Wates is set to pursue more joint ventures with local councils, after the arrangement landed them several bumper contracts over the last year.
Wates noted in its annual results this morning that it had returned to its pre-pandemic pre-tax profit, following a big hit from the coronavirus pandemic in 2020. Wates’s pre-tax profit for the year to 31 December 2021 came in at £35.9m, in comparison with a profit of £34.5m in 2019.
Company chief executive David Allen told Construction News he is “looking to pump in capital” to build more relationships with local councils.
The company secured a £700m strategic development partnership with Harrow Council in July, committing to build 1,500 homes in the area over the next decade.
Wates has tied up similar deals with Havering and Cardiff councils in the past few years. The Havering agreement is to regenerate 12 estates over 12 years with a value of £1bn. Meanwhile, in Cardiff, Wates is delivering 1,500 new homes over 10 years in a deal worth £190m.
“We are very proud of our relationship with councils in Harrow, Havering and Cardiff,” Allen said. “In these instances, we act as development managers and partners with local authorities, and we’re really keen to do more work in that area and are looking to pump in more capital to make that possible.”
Alongside partnerships with local councils, Allen said profits would also be invested in improving the digital operations of the business.
“We’re investing in data – we are bringing in the data scientists we need to get maximum insight from all of the information we hold about our business, about the buildings we create and about the buildings we maintain,” he said.
“We’ve had the licences, we’ve had the software and we’ve had the IT infrastructure for a number of years. This is about bringing in people with those data management skills who can help us make more of what we’ve already got.

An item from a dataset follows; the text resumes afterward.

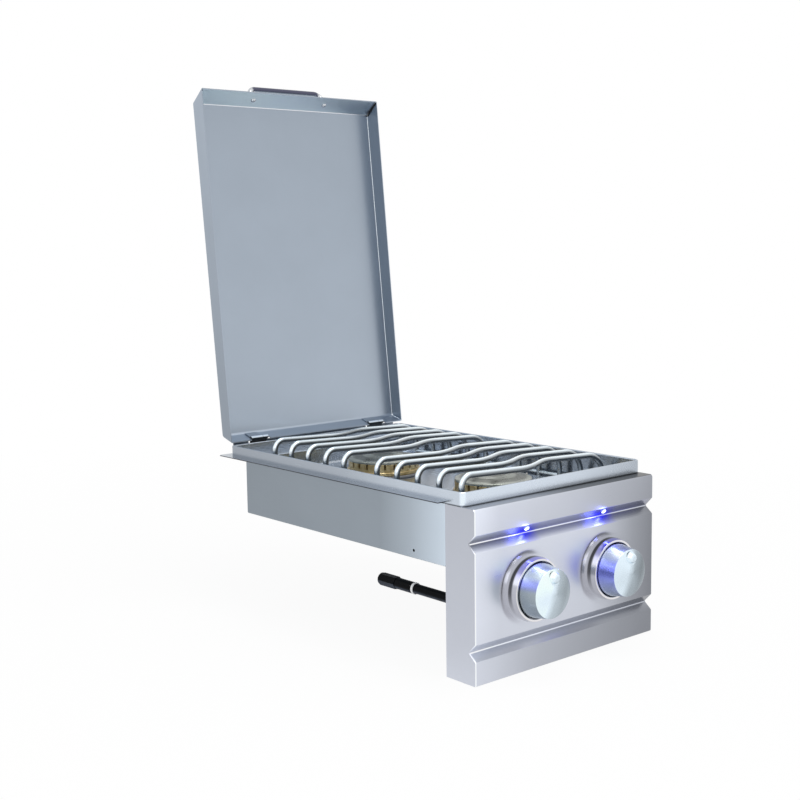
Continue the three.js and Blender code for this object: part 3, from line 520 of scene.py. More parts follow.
def grained(name, tints, grain, rough, relief=None, toned=False, **values):
    """A finish whose colour and roughness follow one noise, with a relief of its own."""
    made = Finish(name).set(**values)
    scale, detail = grain
    clouds = made.noise(scale, detail=detail)
    mixed = made.blend(clouds, *tints)
    made.feed(made.toned(mixed) if toned else mixed, "Base Color")
    made.feed(made.between(clouds, *rough), "Roughness")
    if relief:
        scale, detail, height = relief
        made.relief(made.noise(scale, detail=detail), height)
    return made.material


def knob_metal():
    metal = Finish("knob_metal").set(Metallic=1.0, Anisotropic=0.6)
    tint = colour(214, 228, 238)
    tints = metal.blend(metal.noise(40), scaled(tint, 0.96), scaled(tint, 1.03))
    metal.feed(metal.toned(tints), "Base Color")
    metal.feed(metal.between(metal.noise(900), 0.22, 0.3), "Roughness")
    return metal.material


def blue_lens():
    lens = Finish("blue_lens").set(Emission_Strength=6.0, Roughness=0.15)
    clouds = lens.noise(300, detail=2)
    lens.feed(lens.blend(clouds, colour(120, 130, 255), colour(180, 190, 255)), "Base Color")
    lens.feed(lens.blend(clouds, colour(150, 160, 255), colour(190, 200, 255)), "Emission Color")
    return lens.material


CLOUD_SHADE = 0.03
ACROSS = (0.03, 1, 1)
ALONG = (1, 0.03, 1)
UPRIGHT = (1, 1, 0.03)
EVERY_WAY = (1, 1, 1)
CAST = colour(150, 152, 155)

# Tint, roughness, way of the lines, relief in millimetres and spread of the roughness
BRUSHED = {
    "panel_steel": (colour(196, 200, 210), 0.3, ACROSS),
    "pan_steel": (colour(178, 186, 196), 0.26, ALONG),
    "body_steel": (colour(168, 178, 188), 0.36, ALONG),
    "lid_steel": (colour(161, 171, 183), 0.34, UPRIGHT),
    "grate_steel": (colour(186, 194, 200), 0.24, EVERY_WAY, 0.006),
    "polished_steel": (colour(205, 208, 212), 0.14, EVERY_WAY, 0.002, 0.03),
    "bezel_chrome": (colour(212, 210, 212), 0.1, EVERY_WAY, 0.001, 0.02),
}

# The noise is given as scale and detail, and the relief as scale, detail and millimetres
GRAINED = {
    "cast_aluminium": {
        "tints": (scaled(CAST, 0.85), scaled(CAST, 1.1)), "grain": (700, 5), "rough": (0.5, 0.65),
        "relief": (700, 5, 0.06), "Metallic": 0.9,
    },
    "burner_brass": {
        "tints": (colour(172, 148, 98), colour(226, 208, 162)), "grain": (120, 4), "rough": (0.36, 0.24),
        "relief": (900, 4, 0.01), "Metallic": 0.75,
    },
    "cap_steel": {
        "tints": (colour(152, 156, 148), colour(184, 188, 180)), "grain": (60, 4), "rough": (0.24, 0.34),
        "relief": (500, 4, 0.008), "toned": True, "Metallic": 0.85,
    },
    "black_pipe": {
        "tints": (colour(10, 13, 18), colour(24, 28, 36)), "grain": (150, 4), "rough": (0.3, 0.42),
        "relief": (1100, 3, 0.02), "toned": True, "Specular_IOR_Level": 0.05,
    },
    "black_plastic": {
        "tints": (colour(22, 22, 24), colour(36, 36, 38)), "grain": (1600, 2), "rough": (0.5, 0.62),
        "relief": (1600, 2, 0.02),
    },
    "white_plastic": {
        "tints": (colour(226, 228, 230), colour(240, 241, 242)), "grain": (900, 3), "rough": (0.4, 0.5),
    },
    "white_ceramic": {
        "tints": (colour(226, 222, 210), colour(240, 238, 230)), "grain": (500, 3), "rough": (0.25, 0.35),
        "Coat_Weight": 0.5, "Coat_Roughness": 0.1,
    },
}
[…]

“That will enable us to help all of our customers make really smart decisions about how they configure projects and their estates in the future.”

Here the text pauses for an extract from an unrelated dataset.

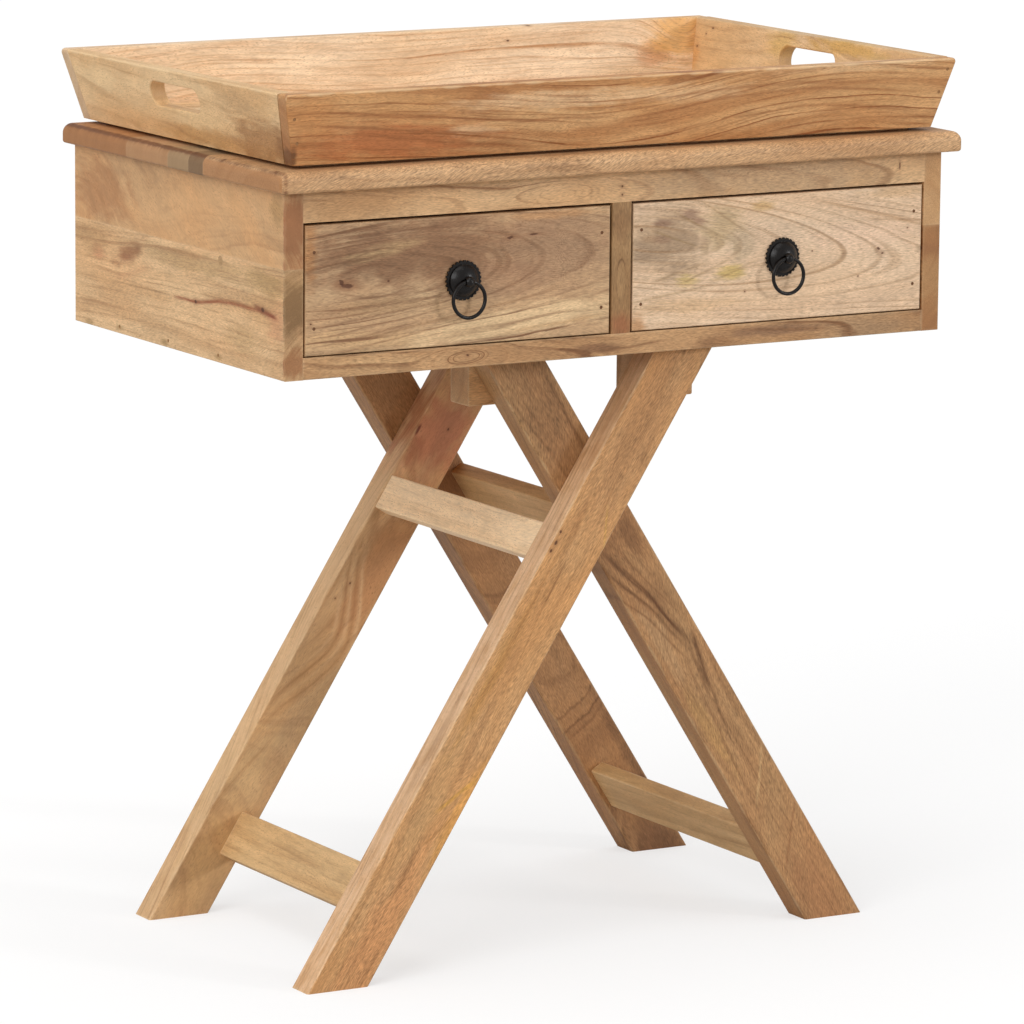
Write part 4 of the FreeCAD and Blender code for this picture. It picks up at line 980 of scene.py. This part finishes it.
@dataclass
class Case:
    """Side panels of two planks, rails, bottom, partition, back and cleats."""

    rear: float = 190.0

    def left_lower(self) -> Board:
        """The lower plank of the left side, with a long crack and a pink blotch.

        Returns:
            The board.
        """
        axes = Axes.of(Lie.LEFT, (0, self.rear, 0))
        tone = WoodTone(0xE2BC8E, 0xD4AA7C, 0xBC9266, 0x986E48)
        red, olive = 0x924E2E, 0xA68658
        return Board(
            "left_side_lower_plank", axes, tone, Patch(104, 586, 34, 10, 0x9E704C, 0.85, 20),
            Patch(45, 580, 16, 7, 0xBE845E, 0.7), Patch(98, 584, 14, 5, 0x8C5A3C, 0.5, 20),
            Patch(120, 592, 9, 5, 0x8A5A3C, 0.5, 30), Patch(230, 592, 130, 10, 0xB09064),
            Patch(30, 590, 40, 16, 0xAA845A), Patch(352, 590, 36, 14, olive, 0.7),
            Patch(340, 566, 40, 14, 0xBE9668, 0.5), Patch(310, 540, 36, 12, 0xB89668, 0.5),
            Patch(85, 520, 8, 3, olive, 0.7), Patch(168, 519, 8, 3, olive, 0.7), Patch(266, 519, 8, 3, olive, 0.7),
            Patch(28, 518, 8, 3, olive), Patch(366, 560, 16, 18, 0xC48E68, 0.6, -50),
            Patch(380, 574, 2.2, 30, 0x705638, 0.95), Patch(380, 528, 2.2, 14, 0x98603C, 0.85),
            Band(212, 560.0, 34, 1.5, red, 0.95, 1), Band(285, 563.5, 76, 1.9, red, 0.98, 3, 4.5, 34),
            Band(348, 567.0, 26, 2.6, 0x7A3A22, 0.95, -10), Band(125, 559, 70, 0.8, 0x8C6840, 0.6, 1),
            Band(110, 570, 40, 3.0, 0xBC8862, 0.4, 14), Dark(225, 560, 2.6, 1.7, 0, 0.6),
            Dark(343, 568.5, 3.6, 2.2, 0, 0.6), heart=(470, 50), lean=(0.05, 0.05), spacing=9, seed=61.0, lines=0.35,
            streaks=0.5, slant=3, rub_and_highlight=0.1, flecks=0.3,
        )

    def boards(self) -> Iterator[Board]:
        """Every other board of the case with its look.

        Yields:
            The boards, one by one.
        """
        left, right = Axes.of(Lie.LEFT, (0, self.rear, 0)), Axes.of(Lie.RIGHT, (0, -self.rear, 0))
        plain = WoodTone(0xD8AC7C, 0xCC9E6E, 0xBC8C5E, 0xA4744A)
        rail = WoodTone(0xDEB688, 0xCEA476, 0xB88E62, 0x906642)
        low = WoodTone(0xC49A6E, 0xB2885E, 0x9E744C, 0x7E5636)
        grey = WoodTone(0xAA865C, 0x9A764E, 0x86623E, 0x68482C)
        edge = WoodTone(0xB07E50, 0xA06C42, 0x8A5A36, 0x6C4428)
        upright = Axes.of(Lie.FRONT_UPRIGHT)
        yield Board(
            "left_side_upper_plank", left, plain, Hill(0, 612, 90, 60, 50), Hill(300, 600, 190, 40, 24),
            Patch(50, 632, 62, 30, 0xAA764C, 0.7), Patch(368, 652, 14, 16, 0xA88456, 0.7),
            Patch(380, 640, 2.2, 44, 0x965838, 0.85), heart=(640, 200), spacing=10, wander=6, seed=64.0, lines=0.2,
            streaks=0.25, bands=0.4, slant=-28, rub_and_highlight=0.1, flecks=0.14, clouds=0.9,
        )
        yield Board(
            "right_side_lower_plank", right, edge, Patch(6, 560, 20, 20, 0xC49868), Dark(5, 585, 4, 3),
            heart=(600, 60), wander=6, seed=67.0, lines=0.5, rub_and_highlight=0.1,
        )
        yield Board("right_side_upper_plank", right, plain, heart=(560, 80), spacing=8, wander=6, seed=71.0, rub_and_highlight=0.1)
        yield Board(
            "top_rail", Axes.of(Lie.FRONT), rail, Hill(-56, 653, 36, 9, -18, 2),
            Patch(150, 655, 140, 22, 0xB89A78, 0.65), Patch(-250, 655, 60, 14, 0xB2865A, 0.5), Dark(0, 655, 1.3, 1.2),
            Dark(0, 648, 1.1, 1.0), Dark(272, 657, 0.8, 4, 0, 0.3), Bars(175, 655, 60, 16, 16, 0.07),
            Bars(110, 655, 30, 14, 9, 0.05), heart=(648, 36), lean=(0, 0.06), spacing=6, seed=74.0, lines=0.5,
            rub_and_highlight=0.0,
        )
        yield Board(
            "bottom_front_plank", Axes.of(Lie.FRONT), low, Hill(-145, 524, 26, 8, -26, 4),
            Patch(-20, 522, 26, 5, 0x7C563A, 0.8), Patch(150, 526, 60, 6, 0x846248, 0.8),
            Patch(240, 524, 50, 12, 0x9C7C5C, 0.7), Patch(-230, 524, 60, 10, 0xC49E72),
            Band(10, 522, 40, 1.2, low.late, 0.7, 4), Band(160, 526, 50, 1.3, low.late, 0.7, -3),
            Dark(-145, 525, 1.6, 1.0), heart=(516, 34), lean=(0, 0.05), spacing=6, seed=77.0, lines=0.8, streaks=0.6,
            flecks=0.42, rub_and_highlight=0.15,
        )
        yield Board("bottom_rear_plank", Axes.of(Lie.TOP), HONEY, seed=79.0, wander=7)
        yield Board(
            "centre_partition", upright, grey, Hill(580, 0, 18, 5, -9), Patch(540, 0, 12, 12, 0x965C3A, 0.7),
            Patch(625, 0, 16, 12, 0x845C3A, 0.5), heart=(2, 20), spacing=4, wander=2, seed=82.0, lines=0.5, rub_and_highlight=0.0,
        )
        yield Board(
            "back_panel", Axes.of(Lie.BACK), CREAM, Hill(-80, 590, 170, 40, 44, 4), Hill(200, 600, 80, 30, 30),
            Dark(205, 602, 5, 3), Dark(-150, 580, 3, 2), heart=(592, 120), spacing=8, wander=6, seed=85.0, lines=0.5,
        )
        yield Board("left_top_cleat", Axes.of(Lie.TOP_FRONT_TO_BACK), CREAM, seed=87.0)
        yield Board("right_top_cleat", Axes.of(Lie.TOP_FRONT_TO_BACK), CREAM, seed=89.0)
        yield Board(
            "left_side_plug", left, GREYISH, Patch(269, 599, 5, 5, 0xA8865C, 0.8), seed=91.0, lines=0.3, rub_and_highlight=0.0,
        )

    def dress(self) -> None:
        """Dress the boards, the nails and the screws."""
        self.left_lower().dress()
        for board in self.boards():
            board.dress()
        FILLED_NAIL.dress("side_nails")
        ZINC_SCREW.dress("cleat_screws")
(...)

The investment plan also stretches to innovation within construction, Allen said. Last year, Wates ploughed funds into its offsite manufacturing factory in Coventry, known as Prism.
“We’ve invested heavily in design capabilities there and in creating additional capacity. We’re also really open to partnering with other people who have capabilities that will help us take a further step on the use of offsite manufacturing,” he added.

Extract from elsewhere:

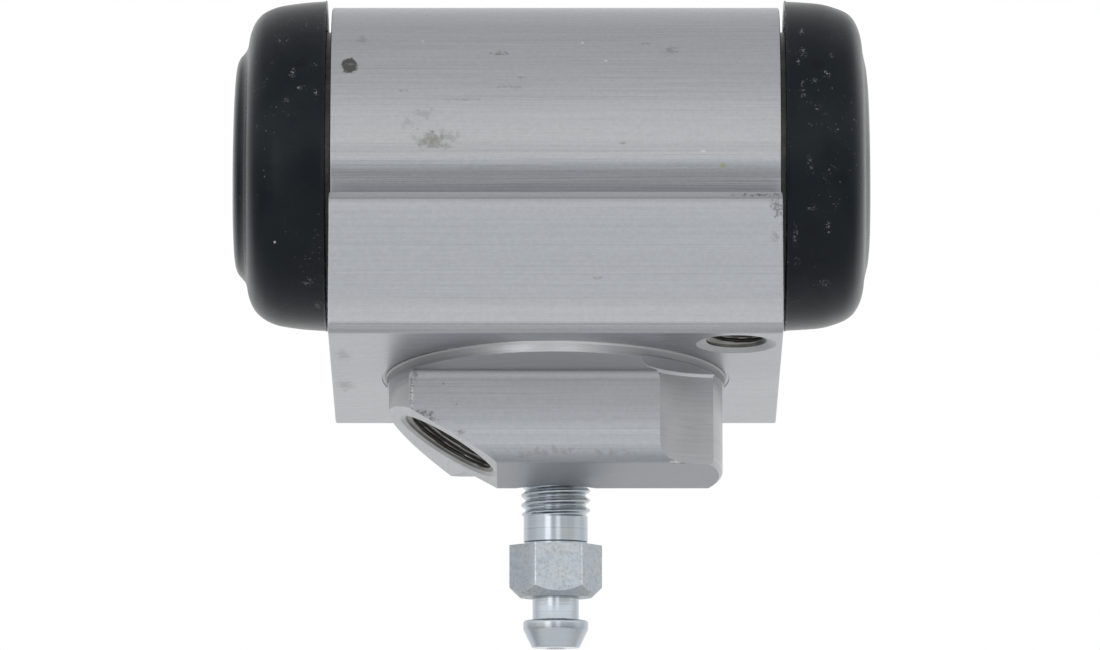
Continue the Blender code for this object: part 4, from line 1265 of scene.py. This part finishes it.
studio = {
    "cameraPlace": (0.0, -1.1283, -0.2540),
    "cameraAim": (-0.00057, -0.00119, 0.0053),
    "lens": 376.6,
    "floorHeight": -0.9,
    "floorCentre": (0.0, 0.75),
    "floorHalf": 1.0,
    "floorColour": (0.93, 0.93, 0.93),
    "light": 1.0,
    # how bright the soft surroundings are, by elevation in degrees
    "front": [
        (-90, 0.95), (-45, 0.95), (-27, 0.86), (-20, 0.88), (-13, 1.0), (-8, 1.16), (-3, 1.32), (5, 1.38),
        (13, 1.31), (20, 1.17), (27, 1.05), (46, 0.84), (90, 0.76),
    ],
    "behind": [
        (-90, 0.55), (-45, 0.75), (-25, 0.88), (-10, 0.90), (5, 0.92), (30, 0.86), (60, 0.76), (90, 0.70),
    ],
    # the dark camera stand, the soft panel on its left and the side walls, by azimuth in degrees
    "panels": [
        (-180, 1.0), (-145, 1.0), (-125, 0.85), (-105, 0.68), (-80, 0.62), (-62, 0.74), (-42, 0.80),
        (-34, 1.45), (-20, 1.5), (-15, 0.62), (-3, 0.62), (6, 1.15), (13, 1.15), (18, 0.62), (36, 0.64),
        (46, 0.58), (66, 0.58), (85, 0.80), (105, 0.86), (125, 0.90), (145, 1.0), (180, 1.0),
    ],
}


def makeSurroundings():
    world = bpy.data.worlds.new("studioWorld")
    bpy.context.scene.world = world
    world.use_nodes = True
    tree = world.node_tree
    tree.nodes.clear()
    x, y, z = splitVector(tree, tree.nodes.new("ShaderNodeTexCoord").outputs["Generated"])
    # height, turned and around go from 0 to 1: upwards, once round, and from the front to the back
    height = maths(tree, "ADD", maths(tree, "DIVIDE", maths(tree, "ARCSINE", z), math.pi), 0.5)
    azimuth = maths(tree, "ARCTAN2", x, times(tree, y, -1.0))
    turned = maths(tree, "MULTIPLY_ADD", azimuth, 0.5 / math.pi, 0.5)
    around = maths(tree, "DIVIDE", maths(tree, "ABSOLUTE", azimuth), math.pi)
    front, behind = [ramp(tree, height, [((angle + 90) / 180, value) for angle, value in studio[key]])
                     for key in ("front", "behind")]
    sides = blendColours(tree, spread(tree, around, 0.35, 0.65), front, behind)
    panels = ramp(tree, turned, [((angle + 180) / 360, value) for angle, value in studio["panels"]])
    low = times(tree, spread(tree, height, 0.515, 0.565, 1.0, 0.0), spread(tree, height, 0.30, 0.36))
    grey = blendColours(tree, low, sides, blendColours(tree, 1.0, sides, panels, "MULTIPLY"))
    soft = place(tree, "ShaderNodeBackground", {"Color": grey, "Strength": studio["light"]})
    white = place(tree, "ShaderNodeBackground", {"Color": (1, 1, 1, 1), "Strength": 1.0})
    # the camera sees white, and so do clear things and the polish that faces the backdrop
    path = tree.nodes.new("ShaderNodeLightPath").outputs
    backdrop = times(tree, spread(tree, around, 0.62, 0.72), spread(tree, height, 0.34, 0.42))
    backdrop = times(tree, backdrop, spread(tree, height, 0.62, 0.72, 1.0, 0.0))
    polish = times(tree, path["Is Glossy Ray"], backdrop)
    seen = maths(tree, "MAXIMUM", path["Is Transmission Ray"], polish)
    seen = maths(tree, "MAXIMUM", path["Is Camera Ray"], seen)
    mix = place(tree, "ShaderNodeMixShader", {0: seen, 1: soft.outputs[0], 2: white.outputs[0]})
    place(tree, "ShaderNodeOutputWorld", {"Surface": mix.outputs[0]})


def makeFloor():
    bm = bmesh.new()
    bmesh.ops.create_grid(bm, x_segments=1, y_segments=1, size=studio["floorHalf"])
    moved(bm, Matrix.Translation((*studio["floorCentre"], studio["floorHeight"])))
    material, _, shader, _ = newMaterial("paleFloor", 0.9, 0.0)
    shader.inputs["Base Color"].default_value = rgba(studio["floorColour"])
    floor = meshObject(bm, "studioFloor", [material])


def makeCamera():
    data = bpy.data.cameras.new("photoCamera")
    data.lens = studio["lens"]
    data.sensor_width = 36.0
    data.clip_start, data.clip_end = 0.05, 60.0
    camera = bpy.data.objects.new("photoCamera", data)
    camera.location = studio["cameraPlace"]
    aim = Vector(studio["cameraAim"]) - Vector(studio["cameraPlace"])
    camera.rotation_euler = aim.to_track_quat("-Z", "Y").to_euler()
    bpy.context.scene.collection.objects.link(camera)
    bpy.context.scene.camera = camera


makeSurroundings()
makeFloor()
makeCamera()
bpy.context.scene.view_settings.view_transform = "Standard"
print("studio made")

Wates has generally been focused on building organic growth, but Allen did not rule out pursuing acquisitions if the opportunity emerged.
“We’re really open-minded. If we saw an area where we could fill a gap with an acquisition, we would absolutely be prepared to do that. I’m sure the board would respond positively to proposals like that.”
But he echoed warnings made by Balfour Beatty chief executive Leo Quinn earlier this month in saying that inflation would “remain a significant challenge” for the sector.
“We’re going to need to respond with a great deal of intelligence and adaptability if we are going to succeed in managing that.”